TASK INSTRUCTIONS:
Print the listing below exactly.

MATERIAL PROVIDED:
— Begin —
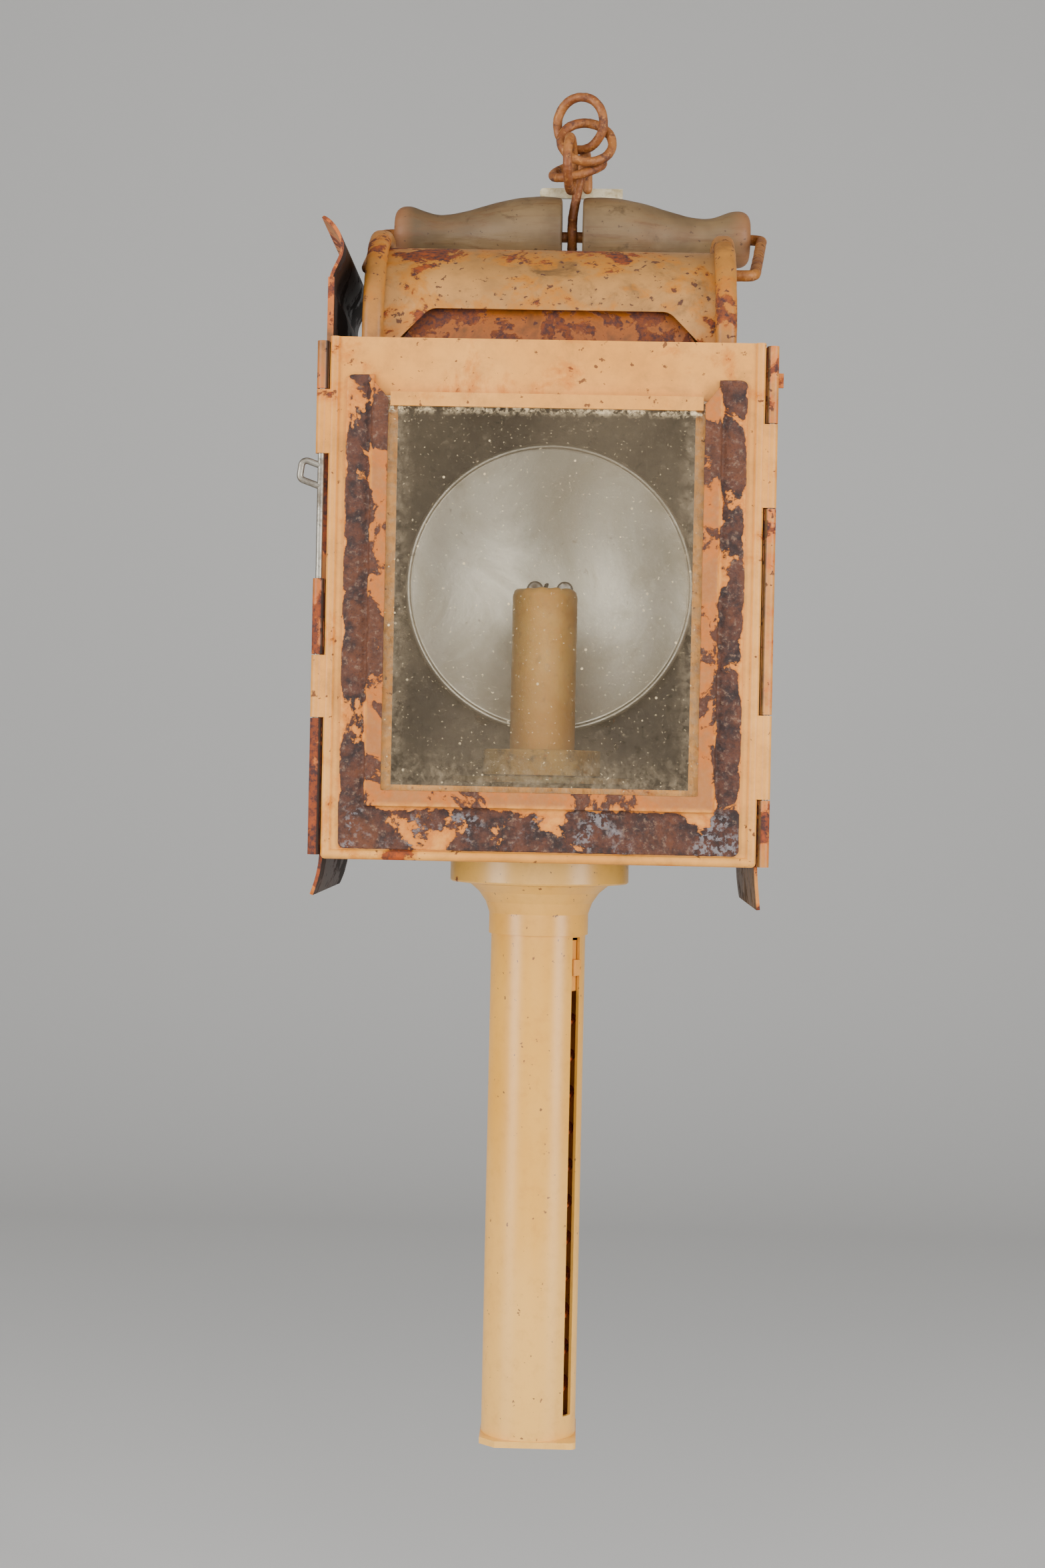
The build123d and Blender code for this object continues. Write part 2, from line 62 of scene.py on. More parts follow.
# ---------------------------------------------------------------- node helpers
class Graph:
    """A small builder for one material's nodes. Textures use object coordinates, in metres."""

    def __init__(self, name):
        self.mat = bpy.data.materials.new(name)
        self.mat.use_nodes = True
        self.tree = self.mat.node_tree
        self.tree.nodes.clear()
        self.out = self.tree.nodes.new("ShaderNodeOutputMaterial")
        self.coord = self.add("ShaderNodeTexCoord").outputs["Object"]

    def add(self, kind, inputs=None, **props):
        node = self.tree.nodes.new(kind)
        for key, value in props.items():
            setattr(node, key, value)
        for key, value in (inputs or {}).items():
            self.put(node.inputs[key], value)
        return node

    def put(self, socket, value):
        if isinstance(value, bpy.types.NodeSocket):
            self.tree.links.new(value, socket)
        else:
            socket.default_value = value

    def place(self, offset=(0, 0, 0), stretch=(1, 1, 1)):
        node = self.add("ShaderNodeMapping", {"Vector": self.coord})
        node.inputs["Location"].default_value = offset
        node.inputs["Scale"].default_value = stretch
        return node.outputs[0]

    def noise(self, size, detail=5.0, rough=0.6, distort=0.0, offset=(0, 0, 0), stretch=(1, 1, 1)):
        """Noise whose blobs are about size metres across."""
        node = self.add("ShaderNodeTexNoise", {
            "Vector": self.place(offset, stretch), "Scale": 0.5 / size, "Detail": detail,
            "Roughness": rough, "Distortion": distort})
        return node.outputs["Fac"]

    def cells(self, size):
        """Distance to the nearest of scattered points about size metres apart."""
        node = self.add("ShaderNodeTexVoronoi", {
            "Vector": self.place(), "Scale": 1 / size})
        return node.outputs["Distance"]

    def math(self, op, a, b=0.0, c=0.0):
        node = self.add("ShaderNodeMath", operation=op)
        for socket, value in zip(node.inputs, (a, b, c)):
            self.put(socket, value)
        return node.outputs[0]

    def step(self, value, low, high, to_low=0.0, to_high=1.0):
        """Smooth step from low to high."""
        node = self.add("ShaderNodeMapRange", {
            "Value": value, "From Min": low, "From Max": high, "To Min": to_low, "To Max": to_high},
            interpolation_type="SMOOTHSTEP")
        return node.outputs["Result"]

    def mix(self, fac, a, b, blend="MIX"):
        node = self.add("ShaderNodeMix", data_type="RGBA", blend_type=blend)
        for socket, value in ((node.inputs[0], fac), (node.inputs[6], a), (node.inputs[7], b)):
            if isinstance(value, tuple) and len(value) == 3:
                value = (*value, 1.0)
            self.put(socket, value)
        return node.outputs[2]

    def axes(self):
        node = self.add("ShaderNodeSeparateXYZ", {"Vector": self.coord})
        return node.outputs[0], node.outputs[1], node.outputs[2]

    def bump(self, height, depth, strength=1.0):
        node = self.add("ShaderNodeBump", {"Height": height, "Distance": depth, "Strength": strength})
        return node.outputs[0]

    def finish(self, color, rough, normal=None, metallic=0.0, **fixed):
        shader = self.add("ShaderNodeBsdfPrincipled")
        for key, value in (("Base Color", color), ("Roughness", rough), ("Metallic", metallic)):
            if isinstance(value, tuple) and len(value) == 3:
                value = (*value, 1.0)
            self.put(shader.inputs[key], value)
        if normal is not None:
            self.put(shader.inputs["Normal"], normal)
        for key, value in fixed.items():
            self.put(shader.inputs[key.replace("_", " ")], value)
        self.tree.links.new(shader.outputs[0], self.out.inputs["Surface"])
        return self.mat


def srgb(r, g, b, richer=1.42):
    """Colour from 0-255 display values, made richer because the pale room washes colours out."""
    linear = [v / 255 / 12.92 if v <= 10 else ((v / 255 + 0.055) / 1.055) ** 2.4 for v in (r, g, b)]
    grey = 0.2126 * linear[0] + 0.7152 * linear[1] + 0.0722 * linear[2]
    return tuple(max(0.0, min(1.0, grey + richer * (v - grey))) for v in linear)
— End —
ANSWER TO THIS PROBLEM:
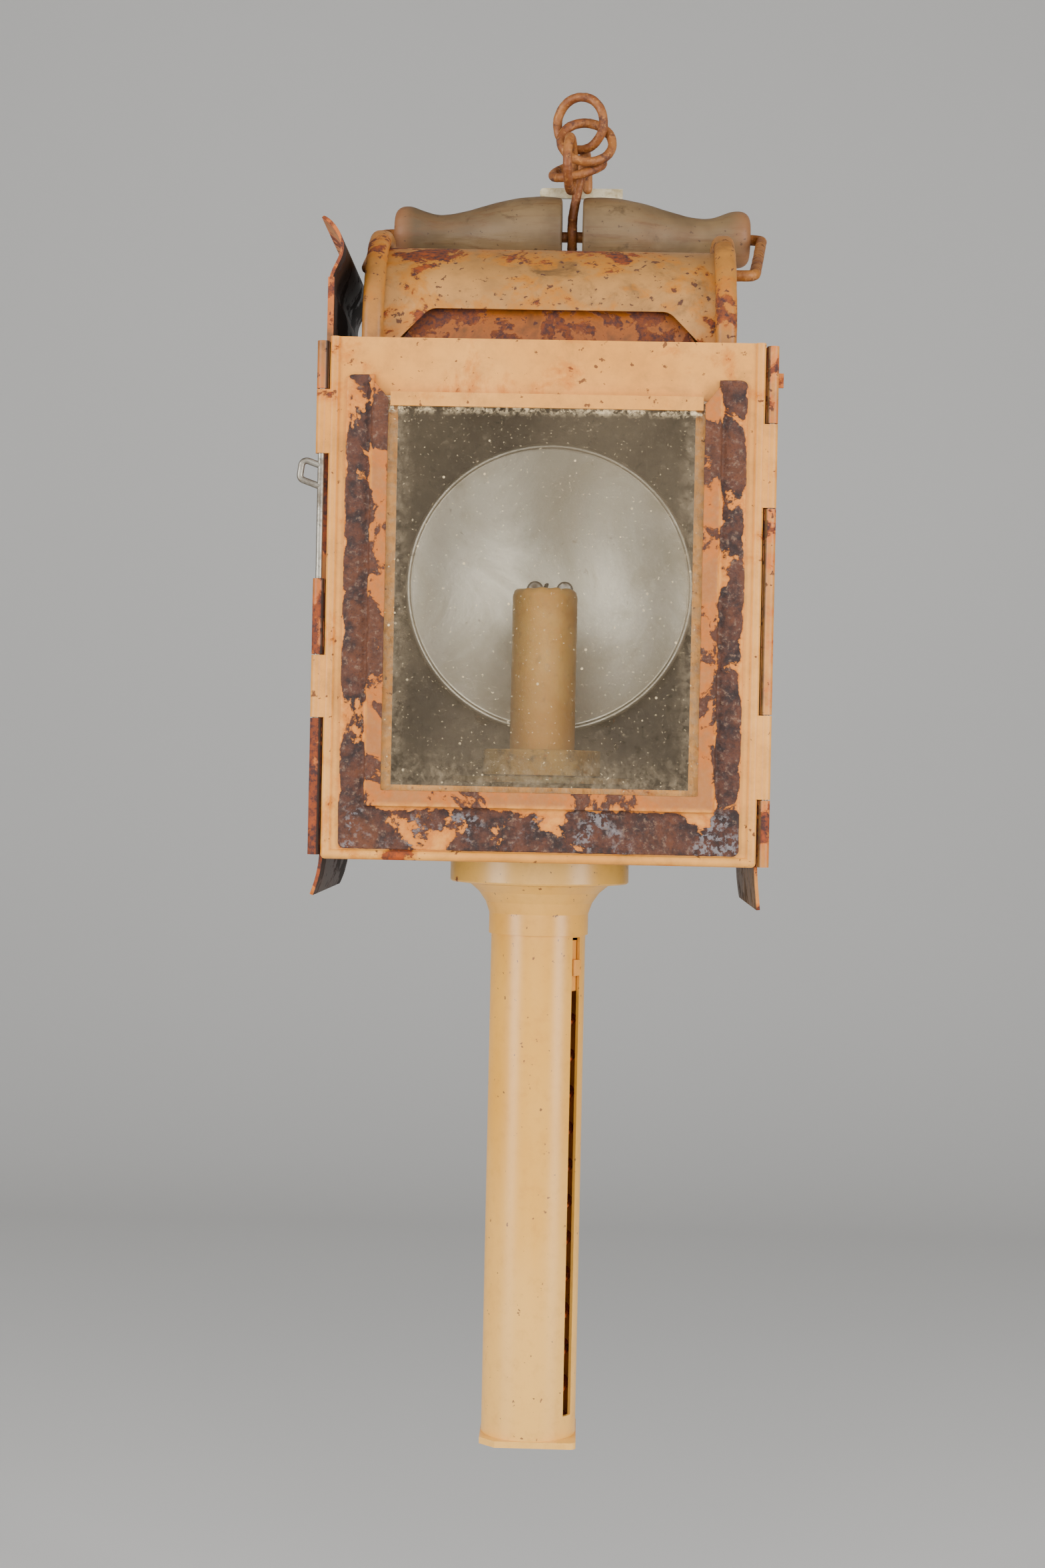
The build123d and Blender code for this object continues. Write part 2, from line 62 of scene.py on. More parts follow.
# ---------------------------------------------------------------- node helpers
class Graph:
    """A small builder for one material's nodes. Textures use object coordinates, in metres."""

    def __init__(self, name):
        self.mat = bpy.data.materials.new(name)
        self.mat.use_nodes = True
        self.tree = self.mat.node_tree
        self.tree.nodes.clear()
        self.out = self.tree.nodes.new("ShaderNodeOutputMaterial")
        self.coord = self.add("ShaderNodeTexCoord").outputs["Object"]

    def add(self, kind, inputs=None, **props):
        node = self.tree.nodes.new(kind)
        for key, value in props.items():
            setattr(node, key, value)
        for key, value in (inputs or {}).items():
            self.put(node.inputs[key], value)
        return node

    def put(self, socket, value):
        if isinstance(value, bpy.types.NodeSocket):
            self.tree.links.new(value, socket)
        else:
            socket.default_value = value

    def place(self, offset=(0, 0, 0), stretch=(1, 1, 1)):
        node = self.add("ShaderNodeMapping", {"Vector": self.coord})
        node.inputs["Location"].default_value = offset
        node.inputs["Scale"].default_value = stretch
        return node.outputs[0]

    def noise(self, size, detail=5.0, rough=0.6, distort=0.0, offset=(0, 0, 0), stretch=(1, 1, 1)):
        """Noise whose blobs are about size metres across."""
        node = self.add("ShaderNodeTexNoise", {
            "Vector": self.place(offset, stretch), "Scale": 0.5 / size, "Detail": detail,
            "Roughness": rough, "Distortion": distort})
        return node.outputs["Fac"]

    def cells(self, size):
        """Distance to the nearest of scattered points about size metres apart."""
        node = self.add("ShaderNodeTexVoronoi", {
            "Vector": self.place(), "Scale": 1 / size})
        return node.outputs["Distance"]

    def math(self, op, a, b=0.0, c=0.0):
        node = self.add("ShaderNodeMath", operation=op)
        for socket, value in zip(node.inputs, (a, b, c)):
            self.put(socket, value)
        return node.outputs[0]

    def step(self, value, low, high, to_low=0.0, to_high=1.0):
        """Smooth step from low to high."""
        node = self.add("ShaderNodeMapRange", {
            "Value": value, "From Min": low, "From Max": high, "To Min": to_low, "To Max": to_high},
            interpolation_type="SMOOTHSTEP")
        return node.outputs["Result"]

    def mix(self, fac, a, b, blend="MIX"):
        node = self.add("ShaderNodeMix", data_type="RGBA", blend_type=blend)
        for socket, value in ((node.inputs[0], fac), (node.inputs[6], a), (node.inputs[7], b)):
            if isinstance(value, tuple) and len(value) == 3:
                value = (*value, 1.0)
            self.put(socket, value)
        return node.outputs[2]

    def axes(self):
        node = self.add("ShaderNodeSeparateXYZ", {"Vector": self.coord})
        return node.outputs[0], node.outputs[1], node.outputs[2]

    def bump(self, height, depth, strength=1.0):
        node = self.add("ShaderNodeBump", {"Height": height, "Distance": depth, "Strength": strength})
        return node.outputs[0]

    def finish(self, color, rough, normal=None, metallic=0.0, **fixed):
        shader = self.add("ShaderNodeBsdfPrincipled")
        for key, value in (("Base Color", color), ("Roughness", rough), ("Metallic", metallic)):
            if isinstance(value, tuple) and len(value) == 3:
                value = (*value, 1.0)
            self.put(shader.inputs[key], value)
        if normal is not None:
            self.put(shader.inputs["Normal"], normal)
        for key, value in fixed.items():
            self.put(shader.inputs[key.replace("_", " ")], value)
        self.tree.links.new(shader.outputs[0], self.out.inputs["Surface"])
        return self.mat


def srgb(r, g, b, richer=1.42):
    """Colour from 0-255 display values, made richer because the pale room washes colours out."""
    linear = [v / 255 / 12.92 if v <= 10 else ((v / 255 + 0.055) / 1.055) ** 2.4 for v in (r, g, b)]
    grey = 0.2126 * linear[0] + 0.7152 * linear[1] + 0.0722 * linear[2]
    return tuple(max(0.0, min(1.0, grey + richer * (v - grey))) for v in linear)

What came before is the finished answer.